In 2010, he and co-author Erin Kelly published some of the earliest work showing that contaminants from oilsands developments were showing up on land and in water.
The work was hugely controversial, especially in Alberta, but it led to a federal review of how the province tracked environmental impacts and resulted in legislation still in place that requires industry to chip in $50 million a year for environmental monitoring.
"His personality, his booming voice, the way in which he dealt with reporters was a skill that many of us find to be quite a challenge," said his University of Alberta colleague Mark Boyce. "He had a special knack and a special communications style that was very effective."
That voice wouldn't have been heard unless the science was top-notch. Schindler regularly published in some of the world's best journals, including Nature, Science, and the Proceedings of the National Academy of Sciences.
He won at least 18 medals and prizes in Canada and abroad and was a member of four elite Canadian and international scientific societies.
Boyce remembers how Schindler loved the cut and thrust of scientific debate.
"We had some long-standing disputes," he recalled.
"He just delighted in being challenged and thinking through various topics. It was wonderful to have a colleague who delighted in challenge and complexity."
"He knew what the important questions were," said John Smol, a Queen's University ecologist who worked with Schindler. "Almost every important problem with water, he was on the front line."
Water was also where he turned for pleasure. Schindler was a passionate fly fisherman and legend has it that he convinced then-federal environment minister Jim Prentice on the importance of oilsands monitoring while the two were on an angling trip.

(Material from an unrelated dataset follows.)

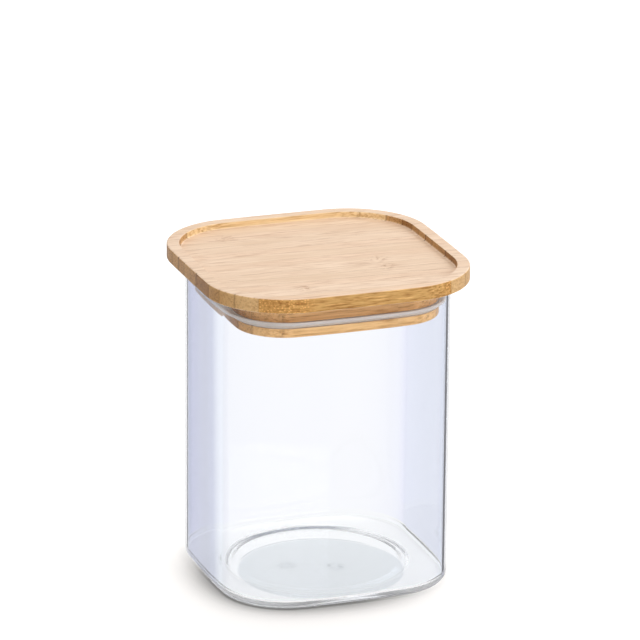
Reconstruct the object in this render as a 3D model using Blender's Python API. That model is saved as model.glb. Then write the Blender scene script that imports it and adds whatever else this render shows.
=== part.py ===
"""Square glass storage jar with a milled bamboo lid and a silicone sealing ring.

Metres, +Z up. The origin is the middle of the foot, on the surface that the jar stands on.
The front is -Y. The lid is milled from one board of bamboo staves glued side by side,
which run from left to right and go through the whole thickness of the lid.
"""

import math
from collections import namedtuple

import bmesh
import bpy

# Glass jar
GLASS_WIDTH = 0.1005
GLASS_HEIGHT = 0.1316
GLASS_WALL = 0.0016
GLASS_CORNER = 0.0291
GLASS_BOW = 0.379
FOOT_ROUND = 0.0028
FLOOR_THICKNESS = 0.0026
FLOOR_ROUND = 0.0020

# Underside of the jar: it stands on a flat ring, with a recess inside it and a shallow disc in that
RECESS_RADIUS = 0.0405
RECESS_SLOPE = 0.0020
RECESS_RISE = 0.0009
DISC_RADIUS = 0.0355
DISC_SLOPE = 0.0015
DISC_RISE = 0.0003

# Lid board: the cover that lies on the glass and the plug that drops into it
SEAT_GAP = 0.0003
COVER_OVERHANG = 0.00675
COVER_THICKNESS = 0.0063
COVER_CORNER = 0.0342
COVER_BOW = 2.1
COVER_EDGE_ROUND = 0.0007
TRAY_RIM_WIDTH = 0.0054
TRAY_DEPTH = 0.0027
TRAY_EDGE_ROUND = 0.0004
TRAY_FLOOR_ROUND = 0.0009
PLUG_CLEARANCE = 0.0041
PLUG_HEIGHT = 0.0144
PLUG_CORNER = 0.0207
PLUG_BOW = 0.456
PLUG_EDGE_ROUND = 0.0008
GROOVE_DEPTH = 0.0022
GROOVE_HEIGHT = 0.0029
GROOVE_DROP = 0.0076

# Staves that the board is glued from
STAVE_COUNT = 15
PLUG_FRONT_STAVE = 0.00105
GLUE_GAP = 0.0003
STAVE_TURN = math.radians(-1.8)

# Sealing ring in the plug's groove, with a lip that slants up to the glass
SEAL_FIT = 0.0003
SEAL_LIP_THICKNESS = 0.0014
SEAL_LIP_LIFT = 0.00155
SEAL_LIP_GAP = 0.0003
SEAL_TIP_ROUND = 0.0004
SEAL_ROOT_ROUND = 0.0005

# Facets
SIDE_STEPS = 5
CORNER_STEPS = 11
EDGE_STEPS = 3
FOOT_STEPS = 5
RIM_STEPS = 8
FLOOR_STEPS = 5
CUT_OVERRUN = 0.002
SMOOTH_ANGLE = math.radians(35)

# Colours, linear
GLASS_COLOUR = (0.93, 0.95, 0.97)
SILICONE_COLOUR = (0.72, 0.71, 0.69)
BAMBOO_PALE = (0.72, 0.51, 0.30)
BAMBOO_STRAW = (0.66, 0.45, 0.24)
BAMBOO_HONEY = (0.52, 0.31, 0.12)
STAVE_COLOURS = (BAMBOO_HONEY, BAMBOO_PALE, BAMBOO_STRAW)

# A square plan with bowed sides: half its width, its corner radius and its sides' radius
Plan = namedtuple("Plan", "half corner bow")

GLASS = Plan(GLASS_WIDTH / 2, GLASS_CORNER, GLASS_BOW)
COVER = Plan(GLASS.half + COVER_OVERHANG, COVER_CORNER, COVER_BOW)
PLUG = Plan(GLASS.half - GLASS_WALL - PLUG_CLEARANCE, PLUG_CORNER, PLUG_BOW)

# Heights above the surface that the jar stands on
COVER_BOTTOM = GLASS_HEIGHT + SEAT_GAP
COVER_TOP = COVER_BOTTOM + COVER_THICKNESS
TRAY_FLOOR = COVER_TOP - TRAY_DEPTH
PLUG_BOTTOM = COVER_BOTTOM - PLUG_HEIGHT
GROOVE_TOP = COVER_BOTTOM - GROOVE_DROP
GROOVE_BOTTOM = GROOVE_TOP - GROOVE_HEIGHT


def ring(plan, inset, height):
    """Points round a plan drawn in by an inset, at a height, anticlockwise from the right side."""
    half, corner, bow = (size - inset for size in plan)
    side_centre = half - bow
    reach = bow - corner
    corner_centre = (side_centre + math.sqrt(2 * reach**2 - side_centre**2)) / 2
    turn = math.atan2(corner_centre, corner_centre - side_centre)
    quarter = []
    for step in range(SIDE_STEPS + 1):
        angle = turn * (2 * step / SIDE_STEPS - 1)
        quarter.append((side_centre + bow * math.cos(angle), bow * math.sin(angle)))
    for step in range(1, CORNER_STEPS):
        angle = turn + (math.pi / 2 - 2 * turn) * step / CORNER_STEPS
        x = corner_centre + corner * math.cos(angle)
        y = corner_centre + corner * math.sin(angle)
        quarter.append((x, y))
    points = []
    for _ in range(4):
        points += [(x, y, height) for x, y in quarter]
        quarter = [(-y, x) for x, y in quarter]
    return points


def circle(plan, radius, height):
    """Points on a circle, each in the direction of the plan's own point."""
    points = []
    for x, y, _ in ring(plan, 0, 0):
        share = radius / math.hypot(x, y)
        points.append((x * share, y * share, height))
    return points


def arc(radius, start, end, steps):
    """Offsets along and up a round edge, from one angle in degrees to another."""
    for step in range(steps + 1):
        angle = math.radians(start + (end - start) * step / steps)
        yield radius * math.cos(angle), radius * math.sin(angle)


def loft(name, rings, closed):
    """A solid through rings of points. An open one is closed by a flat face at each end."""
    mesh = bpy.data.meshes.new(name)
    bm = bmesh.new()
    loops = [[bm.verts.new(point) for point in points] for points in rings]
    pairs = list(zip(loops, loops[1:]))
    if closed:
        pairs.append((loops[-1], loops[0]))
    for lower, upper in pairs:
        for i, corner in enumerate(lower):
            j = (i + 1) % len(lower)
            bm.faces.new((corner, lower[j], upper[j], upper[i]))
    if not closed:
        bm.faces.new(loops[0])
        bm.faces.new(loops[-1])
    bmesh.ops.recalc_face_normals(bm, faces=bm.faces)
    bm.to_mesh(mesh)
    bm.free()
    mesh.shade_smooth()
    mesh.set_sharp_from_angle(angle=SMOOTH_ANGLE)
    thing = bpy.data.objects.new(name, mesh)
    bpy.context.scene.collection.objects.link(thing)
    return thing


def principled(name, colour, roughness, **inputs):
    """A Principled material with a colour, a roughness and any other inputs by name."""
    material = bpy.data.materials.new(name)
    material.use_nodes = True
    shader = material.node_tree.nodes["Principled BSDF"]
    shader.inputs["Base Color"].default_value = (*colour, 1)
    shader.inputs["Roughness"].default_value = roughness
    for socket, value in inputs.items():
        shader.inputs[socket.replace("_", " ")].default_value = value
    return material


def glass_jar():
    """The jar, from the disc under it out over the rim and in to its floor."""
    rings = [
        circle(GLASS, DISC_RADIUS - DISC_SLOPE, RECESS_RISE + DISC_RISE),
        circle(GLASS, DISC_RADIUS, RECESS_RISE),
        circle(GLASS, RECESS_RADIUS - RECESS_SLOPE, RECESS_RISE),
        circle(GLASS, RECESS_RADIUS, 0),
    ]
    for along, up in arc(FOOT_ROUND, 270, 360, FOOT_STEPS):
        rings.append(ring(GLASS, FOOT_ROUND - along, FOOT_ROUND + up))
    rim_round = GLASS_WALL / 2
    for along, up in arc(rim_round, 0, 180, RIM_STEPS):
        rings.append(ring(GLASS, rim_round - along, GLASS_HEIGHT - rim_round + up))
    for along, up in arc(FLOOR_ROUND, 0, -90, FLOOR_STEPS):
        inset = GLASS_WALL + FLOOR_ROUND - along
        rings.append(ring(GLASS, inset, FLOOR_THICKNESS + FLOOR_ROUND + up))
    jar = loft("glass_jar", rings, closed=False)
    glass = principled("clear_glass", GLASS_COLOUR, 0.02, Transmission_Weight=1, IOR=1.47)
    jar.data.materials.append(glass)


def lid_blank(lid):
    """The whole milled board, from the tray's floor over the rim and down to the plug's end."""
    wall = TRAY_RIM_WIDTH
    rings = []
    for along, up in arc(TRAY_FLOOR_ROUND, 270, 360, EDGE_STEPS):
        inset = wall + TRAY_FLOOR_ROUND - along
        rings.append(ring(COVER, inset, TRAY_FLOOR + TRAY_FLOOR_ROUND + up))
    for along, up in arc(TRAY_EDGE_ROUND, 180, 90, EDGE_STEPS):
        inset = wall - TRAY_EDGE_ROUND - along
        rings.append(ring(COVER, inset, COVER_TOP - TRAY_EDGE_ROUND + up))
    edge = COVER_EDGE_ROUND
    for along, up in arc(edge, 90, 0, EDGE_STEPS):
        rings.append(ring(COVER, edge - along, COVER_TOP - edge + up))
    for along, up in arc(edge, 0, -90, EDGE_STEPS):
        rings.append(ring(COVER, edge - along, COVER_BOTTOM + edge + up))
    rings.append(ring(PLUG, 0, COVER_BOTTOM))
    rings.append(ring(PLUG, 0, GROOVE_TOP))
    rings.append(ring(PLUG, GROOVE_DEPTH, GROOVE_TOP))
    rings.append(ring(PLUG, GROOVE_DEPTH, GROOVE_BOTTOM))
    rings.append(ring(PLUG, 0, GROOVE_BOTTOM))
    edge = PLUG_EDGE_ROUND
    for along, up in arc(edge, 0, -90, EDGE_STEPS):
        rings.append(ring(PLUG, edge - along, PLUG_BOTTOM + edge + up))
    seat = lid.location.z
    rings = [[(x, y, z - seat) for x, y, z in points] for points in rings]
    blank = loft("lid_blank", rings, closed=False)
    blank.parent = lid
    blank.hide_render = True
    blank.display_type = "WIRE"
    return blank


def stave_lines():
    """The places of the glue lines across the middle of the lid, from front to back.

    The second line lies a little behind the plug's front. The staves behind it share the rest evenly.
    """
    second = PLUG_FRONT_STAVE - PLUG.half
    pitch = (COVER.half - second) / (STAVE_COUNT - 2)
    return [second + pitch * (index - 1) for index in range(STAVE_COUNT - 1)]


def reach_across(plan, inset):
    """How far a plan reaches to the front or back, across the staves."""
    return max(y * math.cos(STAVE_TURN) - x * math.sin(STAVE_TURN) for x, y, _ in ring(plan, inset, 0))


def slab(name, front, back, low, high):
    """A block across the lid between two lines and two heights."""
    reach = COVER.half + CUT_OVERRUN
    corners = [(-reach, front), (reach, front), (reach, back), (-reach, back)]
    heights = (low - COVER_BOTTOM, high - COVER_BOTTOM)
    return loft(name, [[(x, y, z) for x, y in corners] for z in heights], closed=False)


def stave(name, lid, blank, block, colour):
    """A block's share of the board, turned with the staves."""
    block.parent = lid
    block.rotation_euler.z = STAVE_TURN
    cut = block.modifiers.new("board", "BOOLEAN")
    cut.operation = "INTERSECT"
    cut.solver = "EXACT"
    cut.object = blank
    block.data.materials.append(principled(f"bamboo_{name}", colour, 0.5))


def staves(lid, blank):
    """Each stave is the stretch of the board between two glue lines.

    One that lies outside the groove's floor is parted by the groove, so its foot is a piece by itself.
    """
    reach = COVER.half + CUT_OVERRUN
    low = PLUG_BOTTOM - CUT_OVERRUN
    high = COVER_TOP + CUT_OVERRUN
    groove_middle = (GROOVE_TOP + GROOVE_BOTTOM) / 2
    plug_reach = reach_across(PLUG, 0)
    core_reach = reach_across(PLUG, GROOVE_DEPTH)
    lines = [-reach, *stave_lines(), reach]
    for index, (line, next_line) in enumerate(zip(lines, lines[1:])):
        name = f"stave_{index + 1:02d}"
        colour = STAVE_COLOURS[index % len(STAVE_COLOURS)]
        front = line + GLUE_GAP / 2
        back = next_line - GLUE_GAP / 2
        in_plug = front < plug_reach and back > -plug_reach
        in_core = front < core_reach and back > -core_reach
        if in_plug and not in_core:
            foot = f"{name}_foot"
            stave(foot, lid, blank, slab(foot, front, back, low, groove_middle), colour)
            stave(name, lid, blank, slab(name, front, back, groove_middle, high), colour)
        else:
            stave(name, lid, blank, slab(name, front, back, low, high), colour)


def seal_ring(lid):
    """The ring: a band that fills the plug's groove, with a lip that slants up to the glass."""
    bore = GLASS_WALL + SEAL_LIP_GAP
    top = GROOVE_TOP - SEAL_FIT
    bottom = GROOVE_BOTTOM + SEAL_FIT
    lip_middle = (top + bottom) / 2 + SEAL_LIP_LIFT
    lip_top = lip_middle + SEAL_LIP_THICKNESS / 2
    lip_bottom = lip_middle - SEAL_LIP_THICKNESS / 2
    back = GROOVE_DEPTH - SEAL_FIT
    rings = [ring(PLUG, back, bottom), ring(PLUG, back, top)]
    for along, up in arc(SEAL_ROOT_ROUND, 90, 0, EDGE_STEPS):
        rings.append(ring(PLUG, SEAL_ROOT_ROUND - along, top - SEAL_ROOT_ROUND + up))
    for along, up in arc(SEAL_TIP_ROUND, 90, 0, EDGE_STEPS):
        rings.append(ring(GLASS, bore + SEAL_TIP_ROUND - along, lip_top - SEAL_TIP_ROUND + up))
    for along, up in arc(SEAL_TIP_ROUND, 0, -90, EDGE_STEPS):
        rings.append(ring(GLASS, bore + SEAL_TIP_ROUND - along, lip_bottom + SEAL_TIP_ROUND + up))
    rings.append(ring(PLUG, 0, bottom))
    seat = lid.location.z
    rings = [[(x, y, z - seat) for x, y, z in points] for points in rings]
    seal = loft("seal_ring", rings, closed=True)
    seal.parent = lid
    seal.data.materials.append(principled("silicone", SILICONE_COLOUR, 0.35))


def main():
    for thing in list(bpy.data.objects):
        bpy.data.objects.remove(thing)
    glass_jar()
    lid = bpy.data.objects.new("lid", None)
    lid.location.z = COVER_BOTTOM
    bpy.context.scene.collection.objects.link(lid)
    staves(lid, lid_blank(lid))
    seal_ring(lid)


main()
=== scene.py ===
"""Looks for the square glass jar with a laminated bamboo lid and a silicone seal.

Metres, +Z up, the front is -Y, and the origin is the middle of the jar's foot, as in the CAD frame.
"""

import math
from collections import namedtuple

import bmesh
import bpy
from mathutils import Euler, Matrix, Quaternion, Vector

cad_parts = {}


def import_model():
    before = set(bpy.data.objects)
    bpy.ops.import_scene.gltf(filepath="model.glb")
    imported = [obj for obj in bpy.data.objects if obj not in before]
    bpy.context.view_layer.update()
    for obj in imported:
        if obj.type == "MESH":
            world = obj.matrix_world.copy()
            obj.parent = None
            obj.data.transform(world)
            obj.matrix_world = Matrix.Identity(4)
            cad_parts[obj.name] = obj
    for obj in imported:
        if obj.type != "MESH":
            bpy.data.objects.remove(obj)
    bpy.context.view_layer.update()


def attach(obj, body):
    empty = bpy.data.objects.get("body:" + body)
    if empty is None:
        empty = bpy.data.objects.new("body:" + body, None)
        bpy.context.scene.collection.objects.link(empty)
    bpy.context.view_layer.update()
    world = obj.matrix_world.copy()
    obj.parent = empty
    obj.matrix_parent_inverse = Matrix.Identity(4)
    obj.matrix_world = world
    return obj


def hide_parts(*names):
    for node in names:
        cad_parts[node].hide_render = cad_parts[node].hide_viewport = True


# A square plan with bowed sides: half its width, its corner radius and its sides' radius
Plan = namedtuple("Plan", "half corner bow")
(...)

He mushed dogs, too, and raced teams for years.
"He was very good at it," said Boyce.
"When I first came to Edmonton, he had 90 dogs. He'd buy a semi-truck full of chicken scraps in the early winter to keep his dogs going.
"He was crazy about dogs."
Even when he was out on the water casting a fly, Schindler would still cast his mind to his research and the problems he was trying to unriddle.
"He was not divorced from that while we were out fishing," said Boyce. "An interest in the environment is something that dominates your life."
Schindler, whose health had been in decline for two years, died in Brisco, B.C., where he had retired with his wife and fellow scientist Suzanne Bayley. Although he had stepped back from public life — increasing deafness made him a difficult interview — he had lost none of his passion.
In an email last summer to The Canadian Press, Schindler quoted a saying of his grandfather's in reference to politicians and industry officials who turn a blind eye to science: "Too low to kick and too slimy to step on."